» DATA PROVIDED
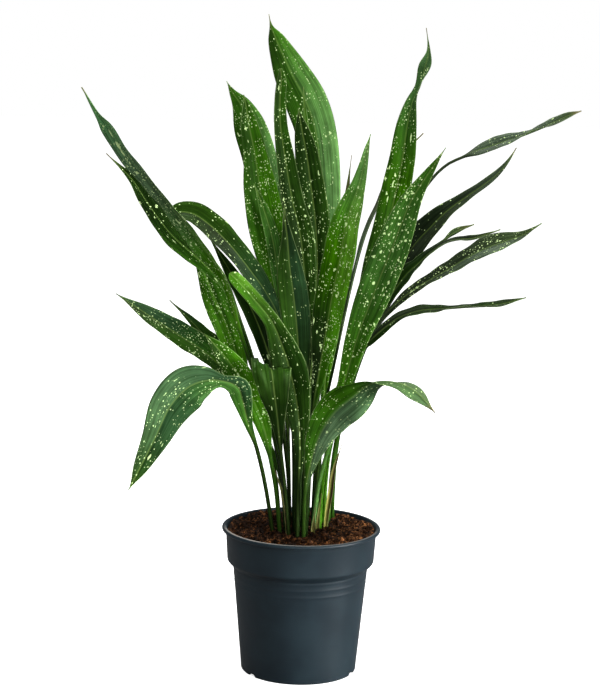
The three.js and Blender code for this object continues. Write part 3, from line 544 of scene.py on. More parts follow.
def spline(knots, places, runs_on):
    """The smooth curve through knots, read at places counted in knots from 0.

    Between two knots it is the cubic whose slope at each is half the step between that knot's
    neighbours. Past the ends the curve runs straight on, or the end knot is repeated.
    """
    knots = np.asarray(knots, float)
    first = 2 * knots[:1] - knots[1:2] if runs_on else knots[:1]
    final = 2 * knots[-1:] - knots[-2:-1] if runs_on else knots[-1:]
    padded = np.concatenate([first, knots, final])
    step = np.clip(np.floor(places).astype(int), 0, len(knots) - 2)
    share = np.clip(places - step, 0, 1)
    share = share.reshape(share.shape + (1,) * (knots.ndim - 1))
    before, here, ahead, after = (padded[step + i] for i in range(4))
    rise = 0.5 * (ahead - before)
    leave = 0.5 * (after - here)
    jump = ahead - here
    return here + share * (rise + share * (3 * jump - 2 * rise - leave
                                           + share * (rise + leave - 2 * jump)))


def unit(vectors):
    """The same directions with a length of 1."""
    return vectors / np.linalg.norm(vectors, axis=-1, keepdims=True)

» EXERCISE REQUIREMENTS
Would you copy out each line exactly as written?

» RESULT FOR THIS TASK
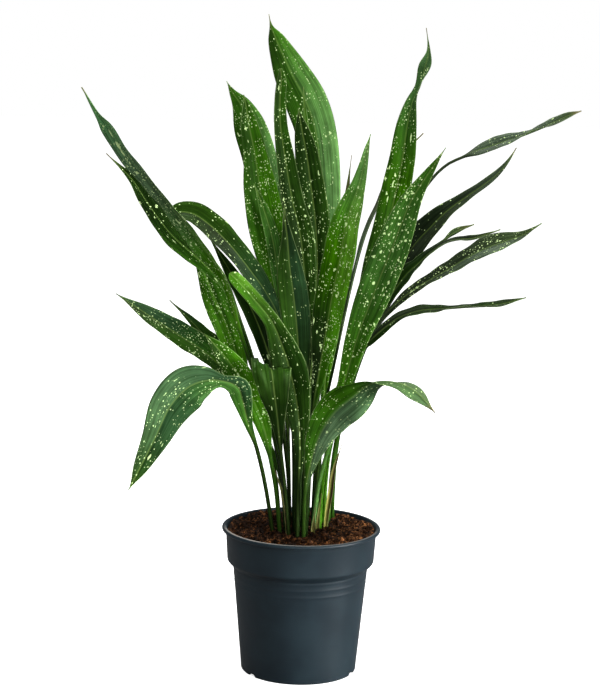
The three.js and Blender code for this object continues. Write part 3, from line 544 of scene.py on. More parts follow.
def spline(knots, places, runs_on):
    """The smooth curve through knots, read at places counted in knots from 0.

    Between two knots it is the cubic whose slope at each is half the step between that knot's
    neighbours. Past the ends the curve runs straight on, or the end knot is repeated.
    """
    knots = np.asarray(knots, float)
    first = 2 * knots[:1] - knots[1:2] if runs_on else knots[:1]
    final = 2 * knots[-1:] - knots[-2:-1] if runs_on else knots[-1:]
    padded = np.concatenate([first, knots, final])
    step = np.clip(np.floor(places).astype(int), 0, len(knots) - 2)
    share = np.clip(places - step, 0, 1)
    share = share.reshape(share.shape + (1,) * (knots.ndim - 1))
    before, here, ahead, after = (padded[step + i] for i in range(4))
    rise = 0.5 * (ahead - before)
    leave = 0.5 * (after - here)
    jump = ahead - here
    return here + share * (rise + share * (3 * jump - 2 * rise - leave
                                           + share * (rise + leave - 2 * jump)))


def unit(vectors):
    """The same directions with a length of 1."""
    return vectors / np.linalg.norm(vectors, axis=-1, keepdims=True)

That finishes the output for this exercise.